Sidenote: Everything looks better with a white cardboard rhino in the background (from here a while back, bee tee dubs).

I think this vase gets used more often than any other in the house (it’s from Crate & Barrel three years ago or so). Pink and purple sounds like it could sway into the unicorn/fairy princess realm… but somehow it works.

Anyone know the real name of these blooms? Have you found any fun mystery flowers – either in a field, at the farmer’s market, at the grocery store or in your yard? Do you ever have that internal debate about whether you should leave flowers outside to enjoy when you’re out there, or snip ’em and bring them inside, where you spend more time? I usually leave things outside for a few days and then can’t help myself and bring in a few cuttings. Oh and did anyone notice I snapped these pics before our frame switcheroo (mention this morning) but it just took me longer to write this post than it took John to get his done? Maybe we should add Overachiever to his roster of middle names. John Overachiever Danger Soda Petersik. I like it.

Psst- Wanna see our first cheap-o bouquet from January of 2009? And February, March, April, May, June, July, August, and September’s too? How about our 2010 blooms from January, February, March, April, May, June, and July along with one from a few months back? Can you even handle all of that glorious nature in one sitting?


  1. windylou says

    They look like balloon flowers to me. There is a scientific name for them, but I haven’t a clue what it is.

  2. Amy says

    Growing up our nextdoor neighbor called them Balloon Flowers.

    That is the extent of the help i can provide.


  3. paula says

    Hi Sherry
    I think it may be a ‘balloon flower’ not sure but it sure looks like it. I don’t know what the ‘real’ name is but that’s how we referred to them, it is a perennial.

  4. says

    These are my favourite super cheapo blooms http://annabelvita.com/hes-a-keeper – “borrowed” from a neighbour’s tree. (To be fair, it’s massive and overhangs the pavement so I consider it fair game). They were mystery for a while but I’ve since discovered it’s a mimosa. I now intend to plant a mimosa in a future garden as it was such a lovely pop of colour way back in grey march!

    • Melanie says

      Say what? That’s definitely a different kind of mimosa than I have! There’s a mimosa tree on a corner of my lot (it’s an old neighborhood and has a lot of the trees/plants that were popular in the 50s in this area), but the blooms are pink and puffy fluffed kinda like a dandelion. I’ve never seen them all yellow and smaller like yours. Intriguing!

    • WendyMI says

      Melanie, I thought Mimosas were exactly what you were describing, too. In fact, I saw them again on Desperate Landscapes last night and I am bound and determined to go get one for my yard because they’re just so awesome:


      But Annabel.. I do love those flowers and that vase… WOW! Must see if they still have them!

    • Heather says

      The ‘little yellow ball’ flowers are wattle. These flowers are our Australian floral emblem. In spring and summer, the hills around my house are covered in huge patches of yellow flowering wattle and look like a giant yellow patchwork blanket. They are members of the acacia family.

    • EmilyG says

      Mimosa trees are amazing! We bought our first house last fall and I was thrilled when I found out we have one. It’s been blooming non-stop since March. The hummingbirds and butterflies love it more than anything else in the garden. BUT it’s considered an invasive species in lots of places so often times you can’t buy them and you’re not supposed to plant them if you’re in one of those areas. Of course… if some of the seeds from your neighbor’s tree happened to germinate and they happened to end up in your garden…what a happy coincidence! ;) Even though I know i’m not supposed to, I will probably bring a mimosa tree with me if we ever move. I love them.

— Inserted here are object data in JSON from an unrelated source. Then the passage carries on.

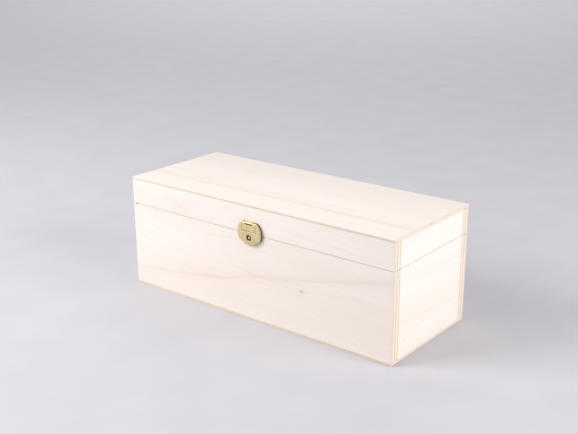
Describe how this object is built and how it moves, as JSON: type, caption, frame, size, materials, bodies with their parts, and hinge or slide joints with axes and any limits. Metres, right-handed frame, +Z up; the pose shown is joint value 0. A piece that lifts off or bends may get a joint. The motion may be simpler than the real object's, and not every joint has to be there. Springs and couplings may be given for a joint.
{
  "type": "wooden money box",
  "caption": "Small rectangular plywood money box with a hinged lid, a round brass surface lock and a hasp.",
  "frame": {"origin": "middle of the underside of the box", "axes": "+X along the length to the right as seen from the front, +Y from the front with the lock to the back with the hinges, +Z up"},
  "size_m": [0.3, 0.1267, 0.11],
  "materials": {
    "plywood": "raw sanded birch and poplar plywood, unvarnished",
    "brass_sheet": "pressed sheet brass, pale, satin",
    "hinge_brass": "brass-plated, satin",
    "bright_steel": "bright drawn steel"
  },
  "bodies": {
    "body": {"bottom_panel": "plywood", "front_panel": "plywood", "back_panel": "plywood", "left_end_panel": "plywood", "right_end_panel": "plywood", "lock_base_plate": "brass_sheet", "lock_case": "brass_sheet", "key_post": "bright_steel", "bolt_guide_stud": "bright_steel", "bolt_spring": "bright_steel", "lock_nails": "bright_steel", "left_hinge_body_leaf": "hinge_brass", "left_hinge_pin": "bright_steel", "right_hinge_body_leaf": "hinge_brass", "right_hinge_pin": "bright_steel", "hinge_body_screws": "hinge_brass"},
    "lid": {"lid_top_panel": "plywood", "lid_front_rail": "plywood", "lid_back_rail": "plywood", "lid_left_rail": "plywood", "lid_right_rail": "plywood", "hasp_lid_plate": "brass_sheet", "hasp_nails": "bright_steel", "left_hinge_lid_leaf": "hinge_brass", "right_hinge_lid_leaf": "hinge_brass", "hinge_lid_screws": "hinge_brass"},
    "hasp": {"hasp": "brass_sheet", "hasp_staple": "brass_sheet"},
    "bolt": {"lock_bolt": "brass_sheet"}
  },
  "joints": [
    {"name": "lid_hinge", "type": "hinge", "parent": "body", "child": "lid", "pos_m": [0, 0.06175, 0.0833], "axis": [-1, 0, 0], "range_deg": [0, 175]},
    {"name": "hasp_hinge", "type": "hinge", "parent": "lid", "child": "hasp", "pos_m": [0.0012, -0.0622, 0.0938], "axis": [-1, 0, 0], "range_deg": [0, 170]},
    {"name": "bolt_slide", "type": "slide", "parent": "body", "child": "bolt", "axis": [1, 0, 0], "range_m": [0, 0.003]}
  ]
}
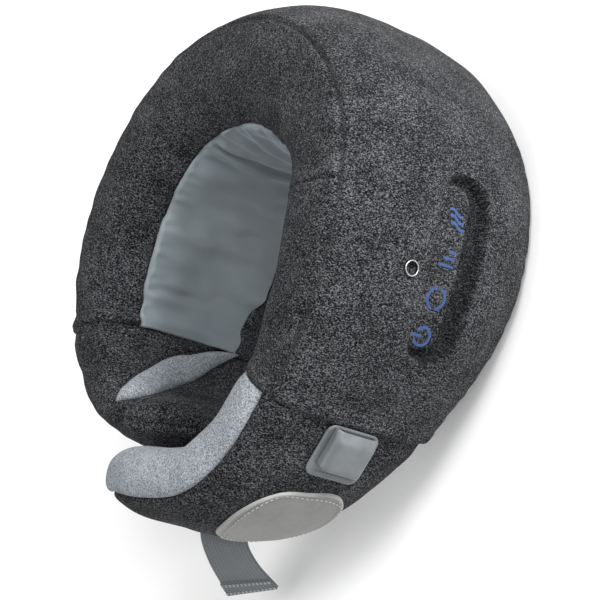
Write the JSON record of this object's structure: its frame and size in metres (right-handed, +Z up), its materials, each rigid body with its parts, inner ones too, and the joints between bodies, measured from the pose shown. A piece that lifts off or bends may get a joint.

      Just wanted to share.

  5. says

    I had some at a last house. I tthink they are called balloon flowers. There blossom opens and looks like a little star. They are very cute.

  6. says

    That is campula. They will spread nicely and are amazingly long lasting as cut flowers despite their delicate appearance. I never saw them in Virginia (my home state) but they grow in abundance here in the Chicago area. Enjoy them!


  7. Nicole says

    Our backyard is a space we have not addressed yet and its a jungle out there. Last time I was out there some weeds bloomed and they are very pretty, who knew weeds could have such beautiful flowers

  8. Hannah P. says

    Platycodon grandiflorus :) AKA: balloon flower, chinese bellflower or japanese bellflower.

    They’re beautiful when they open too!